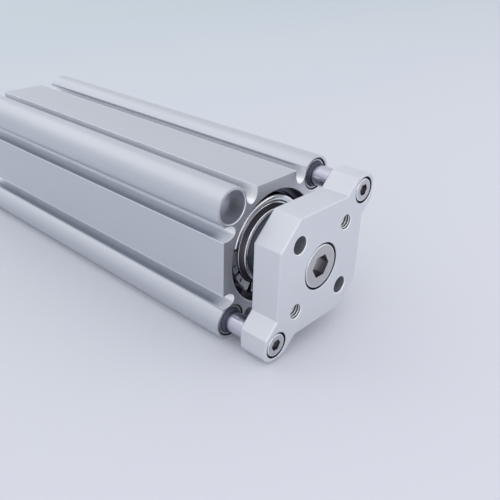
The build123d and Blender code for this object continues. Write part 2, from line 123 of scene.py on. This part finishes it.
# Collar, its boss and its snap ring
COLLAR_FRONT = -4.2 * MM
CONE_RADIUS = 11.62 * MM
CONE_HALF = 0.38 * MM
CONE_SHADE = (3.0 * MM, 6.5 * MM)
COLLAR_RIMS = (11.12 * MM, 12.13 * MM, 14.5 * MM)
RIM_HALF = 0.11 * MM
RELIEF = (-0.5 * MM, 1.35 * MM)
RELIEF_RADIUS = 12.0 * MM
LUG_REACH = (14.3 * MM, 15.0 * MM)
LUG_SIDE = (4.2 * MM, 3.0 * MM)
BEAD_RIM = 14.25 * MM
BEAD_SHADE = (9.0 * MM, 4.5 * MM)
BEAD_ARC = (math.radians(-118.5), math.radians(166.5))
BEAD_STEPS = 228

# The bead's outline: x and radius in millimetres
BEAD_PROFILE = (
    (-2.95, 12.3), (-2.62, 12.22), (-2.3, 12.42), (-2.02, 12.7), (-1.8, 13.0), (-1.66, 13.3), (-1.58, 13.6),
    (-1.56, 13.9), (-1.62, 14.18), (-1.76, 14.42), (-1.96, 14.58), (-2.2, 14.64), (-2.6, 14.65), (-2.95, 14.5),
)

# Floor: half its width, and the places along X between which its tone changes
FLOOR_HALF = 4.0
FLOOR_TONE = (-0.45, 0.15)

# Lamps: name, place, size, power and colour; all look at the origin
LAMPS = (
    ("softbox", (-0.82, -0.18, 0.70), (1.0, 0.8), 0.75, (1.0, 0.99, 1.0)),
    ("left_high", (0.30, -0.55, 0.52), (0.5, 0.4), 0.32, (1.0, 0.995, 1.0)),
    ("right_fill", (0.65, 0.55, 0.35), (0.6, 0.6), 0.5, (1.0, 0.985, 0.97)),
    ("front_fill", (0.80, -0.40, 0.30), (0.9, 0.7), 0.9, (1.0, 0.99, 0.985)),
)


def camera():
    """The camera stands where the photograph was taken from."""
    back = Vector((
        math.cos(VIEW_ELEVATION) * math.cos(VIEW_AZIMUTH),
        math.cos(VIEW_ELEVATION) * math.sin(VIEW_AZIMUTH),
        math.sin(VIEW_ELEVATION),
    ))
    right = Vector((0, 0, 1)).cross(back).normalized()
    up = back.cross(right)
    turn = Matrix.Rotation(VIEW_ROLL, 3, back)
    right = turn @ right
    up = turn @ up
    data = bpy.data.cameras.new("camera")
    data.sensor_width = SENSOR_MM
    data.lens = LENS_MM
    data.clip_start = 0.005
    data.clip_end = 20.0
    cam = bpy.data.objects.new("camera", data)
    place = Matrix((right, up, back)).transposed().to_4x4()
    place.translation = EYE
    cam.matrix_world = place
    bpy.context.scene.collection.objects.link(cam)
    bpy.context.scene.camera = cam


def area_light(name, place, size, power, color):
    """A soft box at a place, turned to the origin."""
    data = bpy.data.lights.new(name, "AREA")
    data.shape = "RECTANGLE"
    data.size, data.size_y = size
    data.energy = power
    data.color = color
    lamp = bpy.data.objects.new(name, data)
    lamp.location = place
    lamp.rotation_euler = (-Vector(place)).to_track_quat("-Z", "Y").to_euler()
    bpy.context.scene.collection.objects.link(lamp)


class Graph:
    """A material's node tree, with short calls for its nodes and links."""

    def __init__(self, name):
        self.material = bpy.data.materials.new(name)
        self.material.use_nodes = True
        self.tree = self.material.node_tree
        self.tree.nodes.clear()
        self.output = self.add("ShaderNodeOutputMaterial")

    def add(self, kind, **values):
        node = self.tree.nodes.new(kind)
        for key, value in values.items():
            setattr(node, key, value)
        return node

    def link(self, source, target):
        self.tree.links.new(source, target)

    def coordinates(self):
        return self.add("ShaderNodeTexCoord").outputs["Object"]

    def stretch(self, source, scale, offset=(0, 0, 0)):
        """Coordinates moved and then scaled by an amount along each axis."""
        moved = self.add("ShaderNodeVectorMath", operation="SUBTRACT")
        moved.inputs[1].default_value = offset
        scaled = self.add("ShaderNodeVectorMath", operation="MULTIPLY")
        scaled.inputs[1].default_value = scale
        self.link(source, moved.inputs[0])
        self.link(moved.outputs[0], scaled.inputs[0])
        return scaled.outputs[0]

    def noise(self, vector, detail, roughness):
        """Noise in steps of one unit of the given coordinates."""
        node = self.add("ShaderNodeTexNoise")
        node.inputs["Scale"].default_value = 1.0
        node.inputs["Detail"].default_value = detail
        node.inputs["Roughness"].default_value = roughness
        self.link(vector, node.inputs["Vector"])
        return node.outputs["Fac"]

    def grain(self, place, per_metre, detail=2.0, roughness=0.6):
        """Noise of the same fineness in all directions."""
        return self.noise(self.stretch(place, (per_metre, per_metre, per_metre)), detail, roughness)

    def math(self, operation, first, second=None):
        """A sum, product, comparison or other step on one or two values."""
        node = self.add("ShaderNodeMath", operation=operation)
        for socket, value in zip(node.inputs, (first, second)):
            if value is None:
                continue
            if isinstance(value, (int, float)):
                socket.default_value = value
            else:
                self.link(value, socket)
        return node.outputs[0]

    def remap(self, value, low, high):
        """A value from 0 to 1 brought between two limits."""
        node = self.add("ShaderNodeMapRange")
        node.inputs["To Min"].default_value = low
        node.inputs["To Max"].default_value = high
        self.link(value, node.inputs["Value"])
        return node.outputs["Result"]

    def mix(self, factor, first, second):
        """Two colours mixed by a factor."""
        node = self.add("ShaderNodeMix", data_type="RGBA")
        self.link(factor, node.inputs[0])
        for socket, value in ((node.inputs[6], first), (node.inputs[7], second)):
            if isinstance(value, tuple):
                socket.default_value = (*value, 1)
            else:
                self.link(value, socket)
        return node.outputs[2]

    def ring_distance(self, source, centre):
        """Distance from an axis that runs along X through a centre (y, z)."""
        flat = self.stretch(source, (0, 1, 1), (0, *centre))
        length = self.add("ShaderNodeVectorMath", operation="LENGTH")
        self.link(flat, length.inputs[0])
        return length.outputs["Value"]

    def along(self, source, axis=0):
        """One of the three coordinates."""
        parts = self.add("ShaderNodeSeparateXYZ")
        self.link(source, parts.inputs[0])
        return parts.outputs[axis]

    def near_axis(self, source, centre, radius):
        """One within a radius of an axis along X, zero outside it."""
        return self.math("LESS_THAN", self.ring_distance(source, centre), radius)

    def within(self, value, centre, half):
        """One where a value lies less than half a width from a centre, zero elsewhere."""
        offset = self.math("ABSOLUTE", self.math("SUBTRACT", value, centre))
        return self.math("LESS_THAN", offset, half)

    def span(self, value, start, end):
        """A value that goes from zero to one between two places, in either direction."""
        node = self.add("ShaderNodeMapRange")
        node.inputs["From Min"].default_value = start
        node.inputs["From Max"].default_value = end
        self.link(value, node.inputs["Value"])
        return node.outputs["Result"]

    def turned_marks(self, source, centre, spacing):
        """Marks of a lathe: random rings about an axis along X."""
        radius = self.ring_distance(source, centre)
        line = self.add("ShaderNodeCombineXYZ")
        self.link(self.math("DIVIDE", radius, spacing), line.inputs[0])
        return self.noise(line.outputs[0], 3.0, 0.6)

    def bump(self, height, distance, strength, edge=0.0):
        """A bump of a given depth, over edges rounded by a bevel radius where one is given."""
        node = self.add("ShaderNodeBump")
        node.inputs["Distance"].default_value = distance
        node.inputs["Strength"].default_value = strength
        self.link(height, node.inputs["Height"])
        if edge:
            self.link(self.bevel(edge), node.inputs["Normal"])
        return node.outputs["Normal"]

    def bevel(self, radius):
        """The surface's direction, rounded over its edges."""
        node = self.add("ShaderNodeBevel", samples=6)
        node.inputs["Radius"].default_value = radius
        return node.outputs["Normal"]

    def shader(self, color, roughness, normal=None, **values):
        """The principled shader, with named sockets for what is constant."""
        node = self.add("ShaderNodeBsdfPrincipled")
        for name, value in (("Base Color", color), ("Roughness", roughness)):
            if isinstance(value, tuple):
                node.inputs[name].default_value = (*value, 1)
            elif isinstance(value, float):
                node.inputs[name].default_value = value
            else:
                self.link(value, node.inputs[name])
        if normal is not None:
            self.link(normal, node.inputs["Normal"])
        for name, value in values.items():
            node.inputs[name.replace("_", " ").capitalize()].default_value = value
        self.link(node.outputs[0], self.output.inputs["Surface"])
        return node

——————

• _Instructions for the task_: From the data above, copy out every line with the string "scene" in it.

• _The output_:
The build123d and Blender code for this object continues. Write part 2, from line 123 of scene.py on. This part finishes it.
    bpy.context.scene.collection.objects.link(cam)
    bpy.context.scene.camera = cam
    bpy.context.scene.collection.objects.link(lamp)